Venichka disagrees in the comments below
Compared with the utterly venal nature of (almost) all of the regimes whom “we” both individually and as a society purchase items of major economic importance such as petroleum products from (Norway are fine though), my thoughts are that this is all a bit navel- (or perhaps even, in some agricultural circumstances, I dunno, navel-orange-) -gazing, and unutterably trivial.
I mean, in comparison with giving money for oil to, say, the Saudi sheikhs (and the things that, in some cases, the things that this funding is pumped into, either domestically or internationally), and for all that I think that either the segregation between Israeli citizens and non-citizens in the occupied Palestinian territories, now, or the occupation itself should end, albeit when circumstances permit, which is clearly subject to more than one party, I really couldn’t care less about a few quid going to people for supplying a service or goods who live somewhere that is regarded by some as politically contentious.
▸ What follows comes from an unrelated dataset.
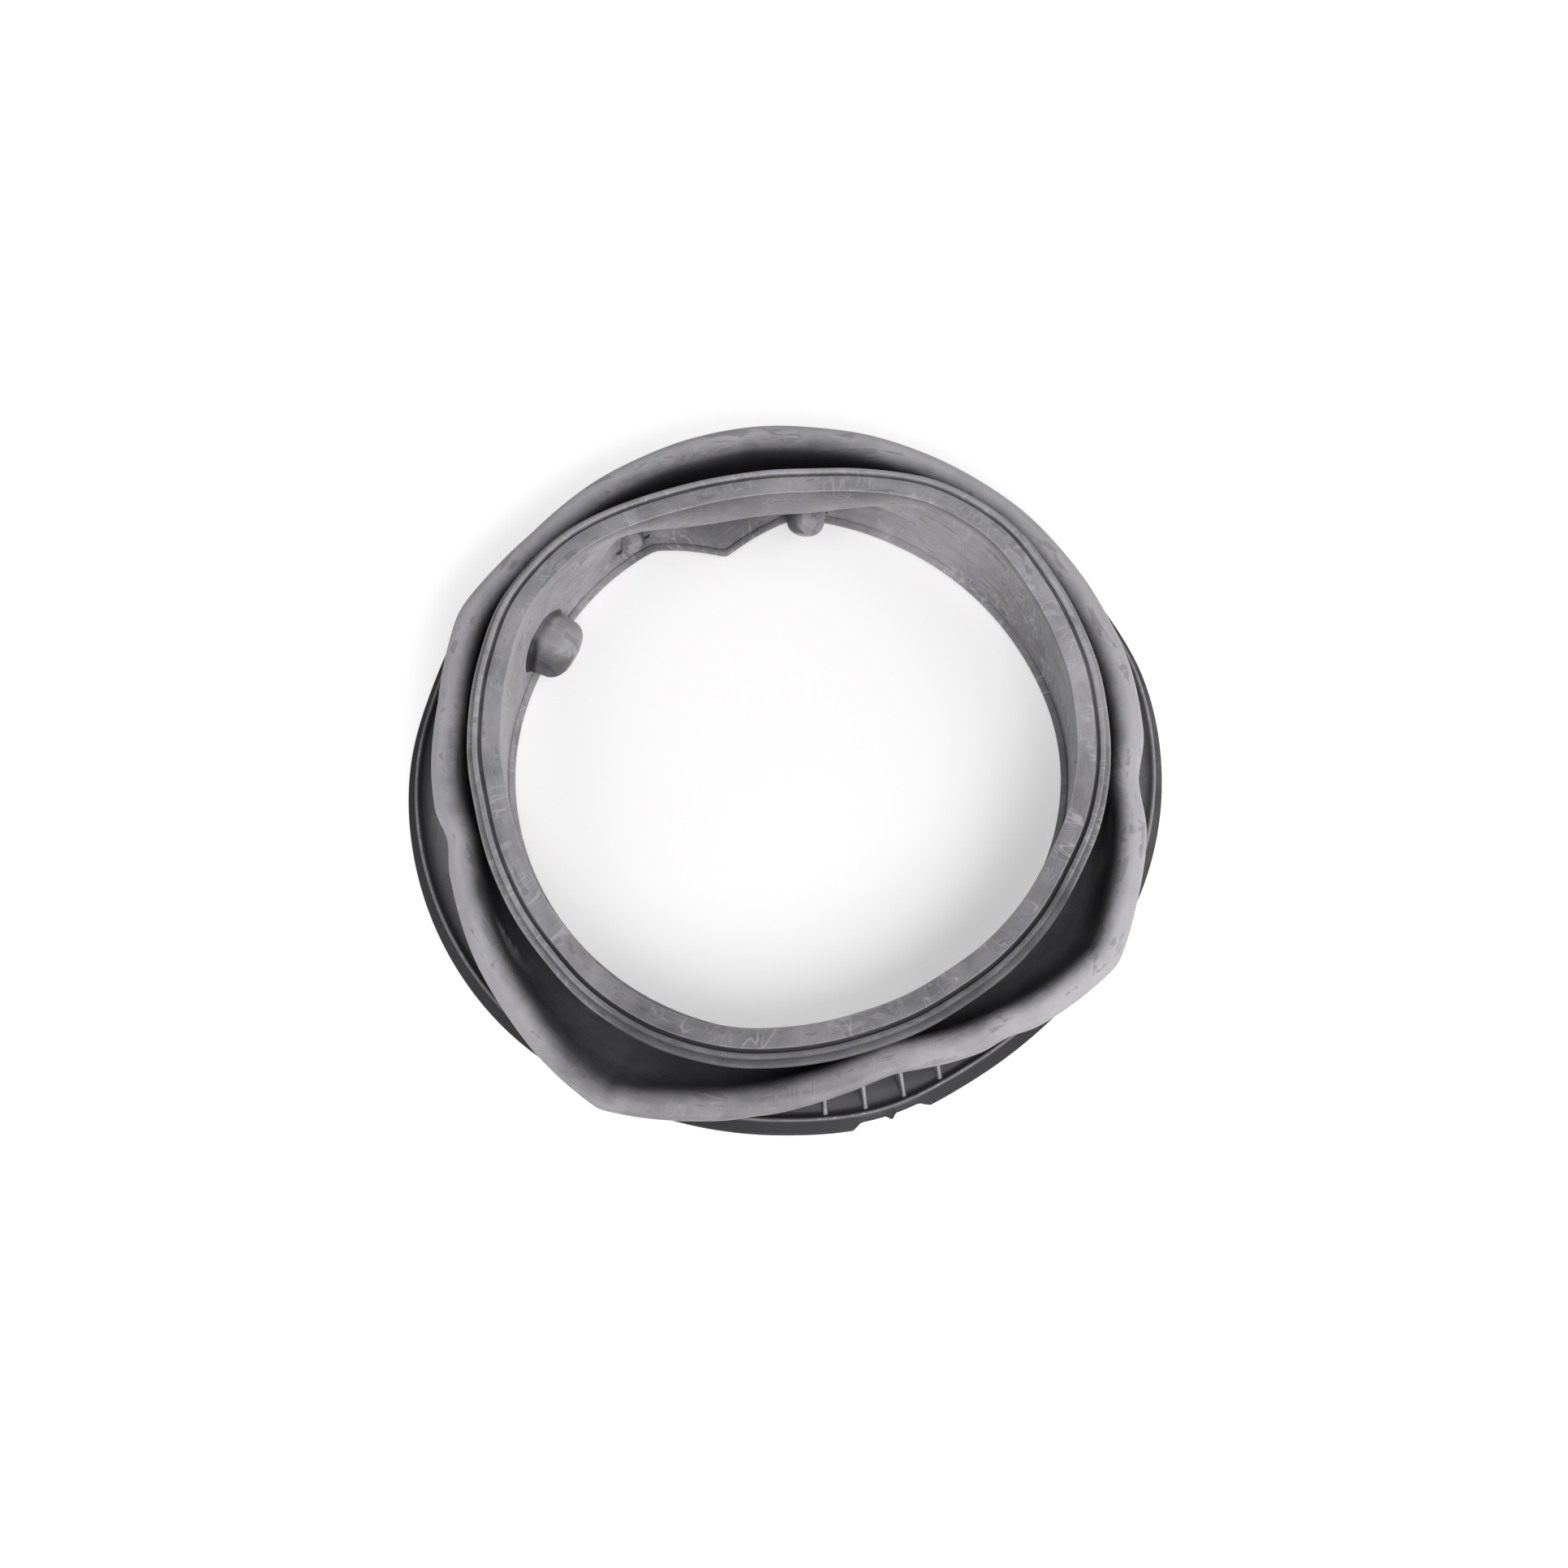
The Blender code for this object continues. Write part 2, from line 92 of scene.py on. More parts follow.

Sorry, but my impression of people who support rather trivial little boycotts against Israeli Jaffa Oranges and so on is that they are self-righteous, obsessive, weird and nasty, and lacking charity in their hearts.
And I don’t see that making fine distinctions in this sense really helps matters, either. So, as far as I am concerned, worrying about whether something labelled as an Israeli product originates from somewhere that is located within what for sake of simplicity might be referred to as post-1948 boundaries, or post-1967 boundaries of Israeli-controlled territory, also strikes me as self-righteous, obsessive, weird and nasty.
I honestly can’t see that such a campaign would have any notable economic effect; but that it does add a further dose of poison to the political atmosphere that would inhibit yet further any vaguely amicable resolution of the conflict.